They were distant cousins, sharing four aristocratic family lines that made them either eighteenth or twentieth cousins once removed.1

A military genius began the Churchill legend. John Churchill’s 1704 victory over the French won acclaim, a title (Duke of Marlborough), and Blenheim Palace, where Winston was born in 1874. Winston’s mother, Jennie Jerome was American.

Patton knew that his family included prosperous colonial merchants, a Revolutionary War general, members of Congress, and Confederate Civil War leaders. Likely, he did not know that even earlier ancestors included monarchs and Magna Carta signatories. Wealth came from Patton’s California ancestors. His birthplace was an estate near modern San Gabriel.

2. Miscast dunces landed in the cavalry

Churchill’s parents were distant, while Patton’s pampered him to excess. Yet both boys were thought somewhat backward or even stupid.

Lord Randolph berated his son, while Jennie was rarely present. But Winston idolized his father and said his mother “always seemed to me a fairy princess: a radiant being possessed of limitless riches and power.”2

At boarding school at age seven, Winston responded with precocious disobedience. The headmaster whipped him, his parents refused to visit, and poor grades reflected his misery. When his beloved nanny found him covered with welts, he was moved to a smaller school run by two kind sisters. At age thirteen, he went to Harrow. Studying only what interested him, history and English, he was rated bright but hopeless.

Lord Randolph decided Winston was military material after seeing him play with toy soldiers. The boy was excited, but his father felt only that he was unfit for anything else. He joined a Harrow preparatory class for the Royal Military College at Sandhurst, but needed tutoring to pass the entrance exam on his third try.

Patton’s parents and a doting aunt quickly spotted his learning problems. Their protectiveness prevented formal education. Most likely dyslexic, an adult Patton wrote, “Any idiot can spell a word the same way time after time. But it calls for imagination…to spell it several different ways as I do.”3

Patton’s parents read to him for hours daily. He became an illiterate prodigy who memorized much of the Iliad and the Bible. Only at age twelve did Patton finally learn to read at a school for the privileged.

Patton aspired to West Point. The odds were steep. A tough exam and a competitive Congressional nomination would be daunting. His father learned the exam could be waived with an acceptable college record. Patton’s family legacy helped get him into the Virginia Military Institute, where he did well. A nomination was secured, and he was admitted to West Point in 1904.

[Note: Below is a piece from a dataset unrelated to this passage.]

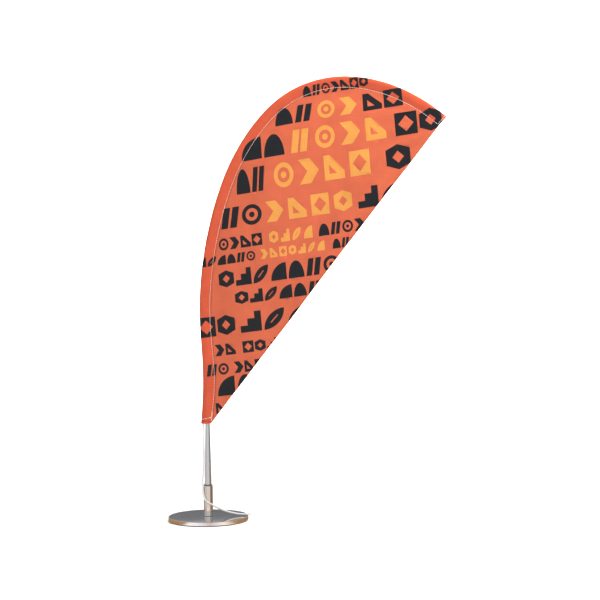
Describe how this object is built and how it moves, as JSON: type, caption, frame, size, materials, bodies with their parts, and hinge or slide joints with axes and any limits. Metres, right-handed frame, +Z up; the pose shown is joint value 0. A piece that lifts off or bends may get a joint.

3. Steeped in swashbuckling legacies

Enthralled by family exploits from early ages, both felt their fame would be even greater.

Patton’s grandson Robert recalls his father (also a general) and aunt explaining, “Because of the fame their father gained…[and] his sheer vividness in person, he reigns as the family’s exemplary figure, a goal he sought from childhood. He wrote, ‘It is my sincere hope that any of my blood who read these lines will be similarly inspired and ever true to the heroic traditions of this race.’”4

For Churchill, a life of fame was routine, especially with a father whose high office often put young Winston in the presence of great figures. His mother’s beauty and elite friends added more influence.

4. One-sided devotion

Churchill and Patton were both spellbound by their paternal ancestors. Their insufficiently romantic maternal forebears barely merited interest.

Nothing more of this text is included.